HEALTHCARE TECH/SERVICES Q2/F24 PREVIEW: STRONG RECENT REBOUND COULD CONTINUE
THE TD COWEN INSIGHT
WELL Health (WELL-T; BUY; C$8.00 target price): Our revenue estimate is in line with consensus and implies continued strong growth (~39% y/y), driven by M&A and solid double-digit organic growth.
Our Adjusted EBITDA estimate is slightly above consensus and implies a rebound in margins, which we believe investors will be focused on. Margins have fallen over the last 1.5 years, partly due to revenue mix and little/no margin clinic absorptions (e.g., MCI clinics, Manitoba clinic). With no major acquisitions this year and WELL using its clinic transformation playbook on the MCI, Manitoba, and other acquired clinics (we understand the MCI and Manitoba clinics are now profitable), we expect margins to trend back into the mid-teens in H2/F24.
Another key focus will be on the Wisp/Circle strategic reviews, with a Wisp announcement possibly coming this quarter.

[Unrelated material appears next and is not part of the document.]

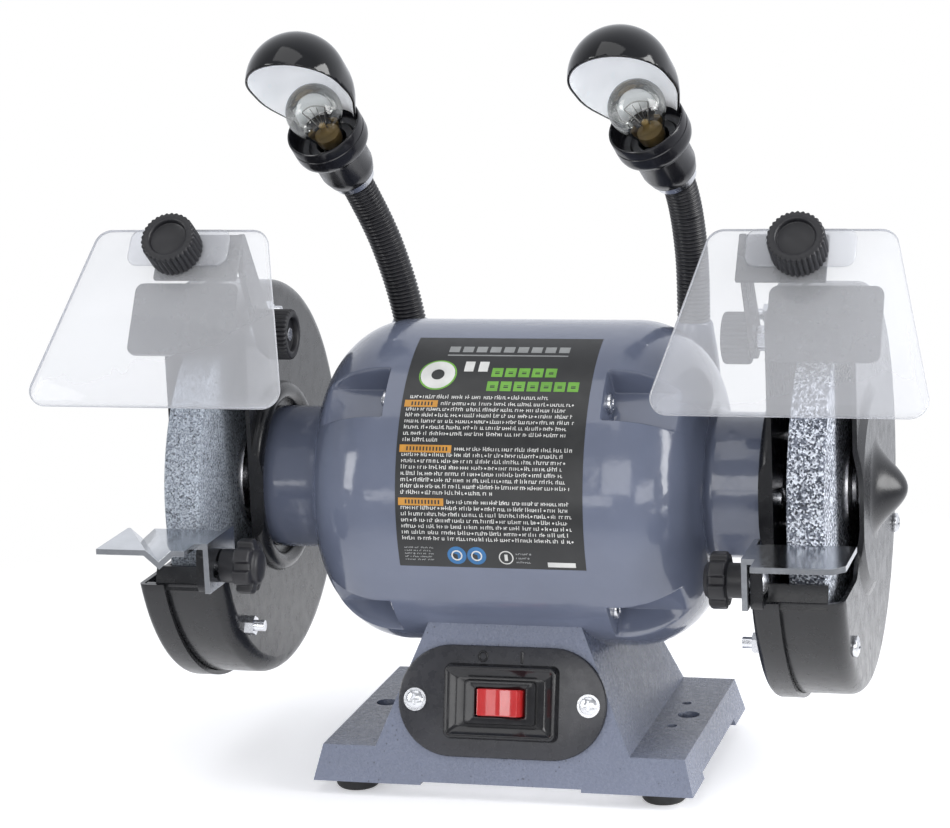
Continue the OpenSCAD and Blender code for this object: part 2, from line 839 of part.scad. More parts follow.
module spark_arrestor_left() { color(black) on_side(-1) spark_arrestor(); }
module spark_arrestor_right() { color(black) spark_arrestor(); }

module arm_pivot_bolts() {
    color(zinc) for (s = [-1, 1]) on_side(s) {
        rod_x(3, arm_x - 11, arrestor_x + 2 + eps, pivot_y, pivot_z);
        translate([arrestor_x + 2.3, pivot_y, pivot_z]) rotate([0, 90, 0])
            cylinder(d = 10 / cos(30), h = 4, $fn = 6);
        rod_x(3, arrestor_x + 1, arrestor_x + 3, pivot_y, pivot_z);
        translate([arm_x + arm_t + gap, pivot_y, pivot_z]) rotate([0, 90, 0])
            hex_nut(10, guard_x - arm_x - arm_t - gap - eps, 3);
    }
}

// ---------------------------------------------------------------- eye shields

module at_stud() {
    translate([stud_x, stud_y, stud_z]) rotate([shield_lean, 0, 0]) children();
}

module shield_arm() {
    flange_x0 = arm_x - stud_x;
    difference() {
        union() {
            plate_x(arm_x, arm_x + arm_t) hull() {
                translate([pivot_y, pivot_z]) circle(9, $fn = 32);
                translate([stud_y + 8, stud_z - 8]) circle(3, $fn = 32);
                translate([stud_y + 9, stud_z + 6.5]) circle(2, $fn = 32);
            }
            at_stud() translate([flange_x0, -11, -gap - arm_t]) cube([-flange_x0 + 11, 22, arm_t]);
        }
        rod_x(3.05, arm_x - 1, arm_x + 5, pivot_y, pivot_z);
        at_stud() translate([0, 0, -5]) cylinder(r = 3, h = 10);
        // the upright plate stops below the shield
        at_stud() translate([flange_x0 - 1, -60, -gap]) cube([10, 80, 40]);
    }
}

module shield_arm_left() { color(black) on_side(-1) shield_arm(); }
module shield_arm_right() { color(black) shield_arm(); }

module arm_knob() {
    translate([arm_x - gap, pivot_y, pivot_z]) rotate([0, -90, 0]) fluted_knob(11.5, 12, 3.05, 9.5);
}

module arm_knob_left() { color(black) on_side(-1) arm_knob(); }
module arm_knob_right() { color(black) arm_knob(); }

// A clear plate, wider at the bottom, with a raised pad round its clamp stud.
module eye_shield() {
    r = 8;
    top = 12;
    at_stud() difference() {
        union() {
            hull() for (s = [-1, 1]) {
                translate([s * (shield_top / 2 - r), top - r, 0]) cylinder(r = r, h = shield_t, $fn = 32);
                translate([s * (shield_bottom / 2 - r), top - shield_len + r, 0])
                    cylinder(r = r, h = shield_t, $fn = 32);
            }
            translate([0, 2, shield_t - eps]) linear_extrude(pad_t + eps) round_rect(47, 17, 5);
        }
        translate([0, 0, -1]) cylinder(r = 3.05, h = 10);
    }
}

module eye_shield_left() { color(clear) on_side(-1) eye_shield(); }
module eye_shield_right() { color(clear) eye_shield(); }

module shield_stud() {
    at_stud() {
        translate([0, 0, -gap - arm_t]) cylinder(r = 3, h = 16);
        translate([0, 0, -gap - arm_t - 3.5]) intersection() {
            cylinder(r = 7, h = 3.5);
            translate([0, 0, 8.5]) sphere(9);
        }
    }
}

module shield_stud_left() { color(zinc) on_side(-1) shield_stud(); }
module shield_stud_right() { color(zinc) shield_stud(); }

module shield_knob() {
    at_stud() translate([0, 0, shield_t + pad_t + gap]) fluted_knob(12.4, 14, 3.05, 9.5);
}

module shield_knob_left() { color(black) on_side(-1) shield_knob(); }
module shield_knob_right() { color(black) shield_knob(); }

// ---------------------------------------------------------------- lamps

// One rigid length of a gooseneck, from pivot a to pivot b: a cup over a's ball, and a ball at b.
module neck_segment(a, b) {
    d = b - a;
    len = norm(d);
    translate(a) rotate([0, acos(d[2] / len), atan2(d[1], d[0])]) {
        difference() {
            translate([0, 0, neck_gap]) cylinder(d = neck_d, h = len - 2 * neck_gap);
            sphere(socket_r);
        }
        translate([0, 0, len - neck_gap - 4]) cylinder(r = 5, h = 5);
        translate([0, 0, len]) sphere(ball_r);
    }
}

module neck_lower_left() { color(black) neck_segment(left_neck[0], left_neck[1]); }
module neck_lower_right() { color(black) neck_segment(right_neck[0], right_neck[1]); }
module neck_upper_left() { color(black) neck_segment(left_neck[1], left_neck[2]); }
module neck_upper_right() { color(black) neck_segment(right_neck[1], right_neck[2]); }

// A lamp head's own frame: +Z along the lamp, its open side towards -Y, and the ring at z = 0.
module at_head(neck, lean) {
    translate(neck[2]) rotate([0, lean[1], 0]) rotate([lean[0], 0, 0]) translate([0, 0, 5]) children();
}

module lamp_socket() {
    difference() {
        rotate_extrude() polygon([
            [0, -1.6], [9.8, -1.6], [9.8, 1.6], [10.4, 1.6], [12.6, 7], [13, 19],
            [17, 23], [18, 25.5], [18, rim_s], [16.7, rim_s], [16.7, 26], [0, 26]
        ]);
        translate([0, 0, -5]) sphere(socket_r);
        translate([0, 0, 7]) cylinder(r = 6.6, h = 25);
    }
}

// A hood open on one side: a flared tube with a round end, cut by a slanting plane.
module lamp_hood() {
    rotate([0, 0, hood_roll]) difference() {
        rotate_extrude() difference() {
            hood_outline(0);
            hood_outline(hood_t);
        }
        translate([0, 0, hood_s - 13]) rotate([hood_cut, 0, 0])
            translate([-50, -100, -80]) cube([100, 100, 160]);
    }
}

module hood_outline(t) {
    low = rim_s - 5;
    polygon([[0, low - (t > 0 ? 1 : 0)], [16.4 - t, low - (t > 0 ? 1 : 0)], [16.4 - t, rim_s],
        [hood_r - t, rim_s + 17], [hood_r - t, hood_s], [0, hood_s]]);
    intersection() {
        translate([0, hood_s]) circle(hood_r - t);
        translate([0, hood_s - 1]) square([40, 60]);
    }
}

// A clear globe on a narrow neck, open at its foot inside the socket.
module bulb() {
    t = 0.8;
    rotate_extrude() difference() {
        bulb_outline(0);
        bulb_outline(t);
    }
}

module bulb_outline(t) {
    intersection() {
        translate([0, globe_s]) circle(globe_r - t);
        translate([0, globe_s - 20]) square([20, 40]);
    }
    translate([0, 8 - t]) square([6.5 - t, globe_s - 8]);
}

module lamp_socket_left() { color(black) at_head(left_neck, left_lean) lamp_socket(); }
module lamp_socket_right() { color(black) at_head(right_neck, right_lean) lamp_socket(); }
module lamp_hood_left() { color(black) at_head(left_neck, left_lean) lamp_hood(); }
module lamp_hood_right() { color(black) at_head(right_neck, right_lean) lamp_hood(); }
module bulb_left() { color(clear) at_head(left_neck, left_lean) bulb(); }
module bulb_right() { color(clear) at_head(right_neck, right_lean) bulb(); }

base_casting();
base_cover_plate();
rubber_feet();
feet_screws();
base_bolts();
switch_plate();
switch_body();
switch_rocker();
switch_screws();
cord_gland();
run_capacitor();
motor_shell();
end_bell_left();
end_bell_right();
tie_bolts();
stator_core();
stator_windings();
rotor_shaft();
rotor_core();
bearings();
wheel_flanges();
spindle_nuts();
wheel_left();
wheel_right();
inner_guard_left();
inner_guard_right();
wheel_cover_left();
wheel_cover_right();
guard_mount_screws();
guard_through_screws();
rest_bracket_left();
rest_bracket_right();
rest_bolts();
tool_rest_left();
tool_rest_right();
rest_knob_left();
rest_knob_right();
spark_arrestor_left();
spark_arrestor_right();
arm_pivot_bolts();
shield_arm_left();
shield_arm_right();
arm_knob_left();
arm_knob_right();
eye_shield_left();
eye_shield_right();
shield_stud_left();
shield_stud_right();
shield_knob_left();
shield_knob_right();
neck_lower_left();
neck_lower_right();
neck_upper_left();
neck_upper_right();
lamp_socket_left();
lamp_socket_right();
lamp_hood_left();
lamp_hood_right();
bulb_left();
bulb_right();
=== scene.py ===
"""Bench grinder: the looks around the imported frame.

Lengths in the builders are millimetres; Blender is in metres.
"""
import math
import random

import bmesh
import bpy
import numpy as np
from mathutils import Matrix, Vector


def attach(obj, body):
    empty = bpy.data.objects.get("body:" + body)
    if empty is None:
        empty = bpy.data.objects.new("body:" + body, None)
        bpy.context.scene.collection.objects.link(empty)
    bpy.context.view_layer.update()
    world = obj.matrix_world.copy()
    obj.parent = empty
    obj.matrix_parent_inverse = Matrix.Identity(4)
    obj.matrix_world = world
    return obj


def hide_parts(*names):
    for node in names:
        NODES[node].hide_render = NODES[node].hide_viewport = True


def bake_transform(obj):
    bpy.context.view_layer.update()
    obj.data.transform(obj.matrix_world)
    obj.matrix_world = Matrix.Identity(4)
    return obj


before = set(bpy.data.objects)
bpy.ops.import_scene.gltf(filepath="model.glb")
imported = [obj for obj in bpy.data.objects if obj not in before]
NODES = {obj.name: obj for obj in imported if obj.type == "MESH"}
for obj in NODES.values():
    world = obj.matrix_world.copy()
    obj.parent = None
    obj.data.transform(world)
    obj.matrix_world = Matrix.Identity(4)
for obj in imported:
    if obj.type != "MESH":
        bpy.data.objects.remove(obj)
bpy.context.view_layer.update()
MM = 0.001
SIDES = (("left", -1), ("right", 1))
SHAFT_Z = 132
TAU = 2 * math.pi


# ---------------------------------------------------------------- camera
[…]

We believe this is a key catalyst that will show WELL's intent to refocus on the Canadian market and simplify the story. It should also help provide some price discovery for Circle. The net proceeds would be used to buy back stock and/or repay debt.

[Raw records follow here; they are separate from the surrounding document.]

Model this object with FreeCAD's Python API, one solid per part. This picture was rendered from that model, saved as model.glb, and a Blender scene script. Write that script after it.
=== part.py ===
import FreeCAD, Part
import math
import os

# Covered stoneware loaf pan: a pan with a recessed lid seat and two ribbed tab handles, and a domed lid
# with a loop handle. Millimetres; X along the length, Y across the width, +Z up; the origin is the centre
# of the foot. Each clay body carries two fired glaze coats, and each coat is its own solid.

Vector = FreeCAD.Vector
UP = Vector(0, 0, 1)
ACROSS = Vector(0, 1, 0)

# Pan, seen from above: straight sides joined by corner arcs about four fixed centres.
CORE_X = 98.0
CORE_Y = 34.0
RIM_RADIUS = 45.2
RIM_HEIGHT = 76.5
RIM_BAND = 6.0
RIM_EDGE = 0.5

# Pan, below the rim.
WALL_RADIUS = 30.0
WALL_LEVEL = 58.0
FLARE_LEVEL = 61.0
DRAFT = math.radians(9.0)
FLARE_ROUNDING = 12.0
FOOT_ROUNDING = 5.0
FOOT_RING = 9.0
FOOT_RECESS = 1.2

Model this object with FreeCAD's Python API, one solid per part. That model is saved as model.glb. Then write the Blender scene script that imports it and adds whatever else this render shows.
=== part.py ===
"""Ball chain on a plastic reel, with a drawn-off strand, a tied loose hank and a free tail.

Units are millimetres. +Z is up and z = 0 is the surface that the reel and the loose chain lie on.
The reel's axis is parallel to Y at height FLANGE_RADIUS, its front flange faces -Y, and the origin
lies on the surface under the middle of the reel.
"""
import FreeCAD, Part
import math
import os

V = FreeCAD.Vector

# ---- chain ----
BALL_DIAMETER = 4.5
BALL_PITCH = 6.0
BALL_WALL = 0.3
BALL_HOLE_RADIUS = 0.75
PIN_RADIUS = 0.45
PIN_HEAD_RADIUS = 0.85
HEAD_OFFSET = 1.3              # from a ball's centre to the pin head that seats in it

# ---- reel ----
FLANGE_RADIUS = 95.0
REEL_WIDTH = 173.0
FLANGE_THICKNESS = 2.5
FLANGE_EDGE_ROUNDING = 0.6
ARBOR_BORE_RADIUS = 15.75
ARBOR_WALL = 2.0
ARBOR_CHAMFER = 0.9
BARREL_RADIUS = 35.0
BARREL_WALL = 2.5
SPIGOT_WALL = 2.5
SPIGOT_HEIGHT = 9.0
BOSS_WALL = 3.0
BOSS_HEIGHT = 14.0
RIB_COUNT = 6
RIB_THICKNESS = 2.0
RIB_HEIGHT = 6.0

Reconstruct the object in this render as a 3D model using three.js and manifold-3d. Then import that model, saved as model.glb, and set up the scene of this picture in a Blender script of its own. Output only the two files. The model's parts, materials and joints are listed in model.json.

Our revenue/Adjusted EBITDA estimates are unchanged, but we have reduced our Adjusted EPS forecasts (see Figure 3) to reflect higher cash-based comp (vs. stock-based) and a decrease in intangible amortization.

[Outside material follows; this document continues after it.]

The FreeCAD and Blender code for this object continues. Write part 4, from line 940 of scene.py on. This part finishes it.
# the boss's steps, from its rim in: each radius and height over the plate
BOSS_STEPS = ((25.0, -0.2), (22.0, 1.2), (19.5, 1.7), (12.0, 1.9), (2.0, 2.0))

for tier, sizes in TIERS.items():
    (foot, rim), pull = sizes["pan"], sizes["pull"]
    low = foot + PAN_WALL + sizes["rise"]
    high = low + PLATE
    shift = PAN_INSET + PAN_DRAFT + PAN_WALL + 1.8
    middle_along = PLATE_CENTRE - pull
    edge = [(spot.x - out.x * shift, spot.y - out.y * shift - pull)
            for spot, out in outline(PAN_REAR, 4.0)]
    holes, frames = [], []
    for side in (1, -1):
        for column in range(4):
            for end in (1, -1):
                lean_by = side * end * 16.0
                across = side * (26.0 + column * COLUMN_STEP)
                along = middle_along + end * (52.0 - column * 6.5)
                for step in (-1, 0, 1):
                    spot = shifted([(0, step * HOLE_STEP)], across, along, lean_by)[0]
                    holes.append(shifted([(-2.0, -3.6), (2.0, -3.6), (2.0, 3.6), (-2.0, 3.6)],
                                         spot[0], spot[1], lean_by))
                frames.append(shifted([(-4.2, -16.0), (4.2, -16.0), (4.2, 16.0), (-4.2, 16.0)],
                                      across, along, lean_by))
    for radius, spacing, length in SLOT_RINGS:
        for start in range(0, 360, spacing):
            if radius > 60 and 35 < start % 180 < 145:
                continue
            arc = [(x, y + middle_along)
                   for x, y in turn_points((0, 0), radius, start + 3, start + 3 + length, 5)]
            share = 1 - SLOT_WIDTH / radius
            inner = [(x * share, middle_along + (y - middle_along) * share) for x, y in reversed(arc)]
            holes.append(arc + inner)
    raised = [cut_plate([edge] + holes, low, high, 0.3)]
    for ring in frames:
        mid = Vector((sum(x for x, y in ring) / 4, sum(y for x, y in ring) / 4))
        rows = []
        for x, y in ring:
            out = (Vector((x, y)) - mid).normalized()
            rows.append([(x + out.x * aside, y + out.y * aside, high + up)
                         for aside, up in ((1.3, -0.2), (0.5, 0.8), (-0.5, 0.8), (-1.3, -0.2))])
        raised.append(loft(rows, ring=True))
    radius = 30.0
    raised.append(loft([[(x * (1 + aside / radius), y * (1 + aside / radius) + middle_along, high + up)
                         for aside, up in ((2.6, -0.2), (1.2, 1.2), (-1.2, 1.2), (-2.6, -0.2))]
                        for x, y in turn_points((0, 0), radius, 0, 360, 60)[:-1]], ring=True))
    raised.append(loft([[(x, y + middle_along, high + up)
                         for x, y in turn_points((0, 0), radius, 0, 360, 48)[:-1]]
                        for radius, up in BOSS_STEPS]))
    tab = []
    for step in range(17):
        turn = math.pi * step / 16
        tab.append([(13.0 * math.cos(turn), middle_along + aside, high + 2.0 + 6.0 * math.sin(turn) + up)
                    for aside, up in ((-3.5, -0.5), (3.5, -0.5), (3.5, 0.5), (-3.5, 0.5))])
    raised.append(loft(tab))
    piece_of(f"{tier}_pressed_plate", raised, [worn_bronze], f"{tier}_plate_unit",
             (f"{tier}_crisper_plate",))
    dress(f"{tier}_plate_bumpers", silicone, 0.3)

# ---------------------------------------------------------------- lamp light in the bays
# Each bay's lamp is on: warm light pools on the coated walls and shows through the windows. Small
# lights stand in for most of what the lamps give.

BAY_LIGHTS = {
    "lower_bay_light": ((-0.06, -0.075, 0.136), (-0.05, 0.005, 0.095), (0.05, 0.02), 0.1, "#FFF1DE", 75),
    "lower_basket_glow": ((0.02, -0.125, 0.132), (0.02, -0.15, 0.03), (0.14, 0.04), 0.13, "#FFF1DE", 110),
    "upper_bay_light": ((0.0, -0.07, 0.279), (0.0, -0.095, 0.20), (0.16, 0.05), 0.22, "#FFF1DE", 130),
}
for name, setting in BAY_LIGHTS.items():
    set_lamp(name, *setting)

dentalcorp (DNTL-T; BUY; C$11.00 target price): Our estimates are in line with consensus and guidance of 7-9% revenue growth (2-3% SPRG) and Adjusted EBITDA margins of ~18.3%. SPRG is below DNTL's medium-term target of >4% due to some patients deferring appointments till they gain CDCP coverage, but it is expected to return to its target level in H2/F24.
We also expect margins to rise in the coming quarters due to reduced cost/wage inflation headwinds and the end of elevated corporate investments. This should help boost FCF and reduce leverage.
LifeSpeak (LSPK-T; HOLD; C$0.60 target price): Our estimates are in line with consensus. We forecast MSD y/y decline and flattish q/q growth in revenue/ARR, with a modest decline in margins. We remain focused on its debt negotiations, with its term loan maturing in ~7 months (~C$67mm; ~6.3x leverage).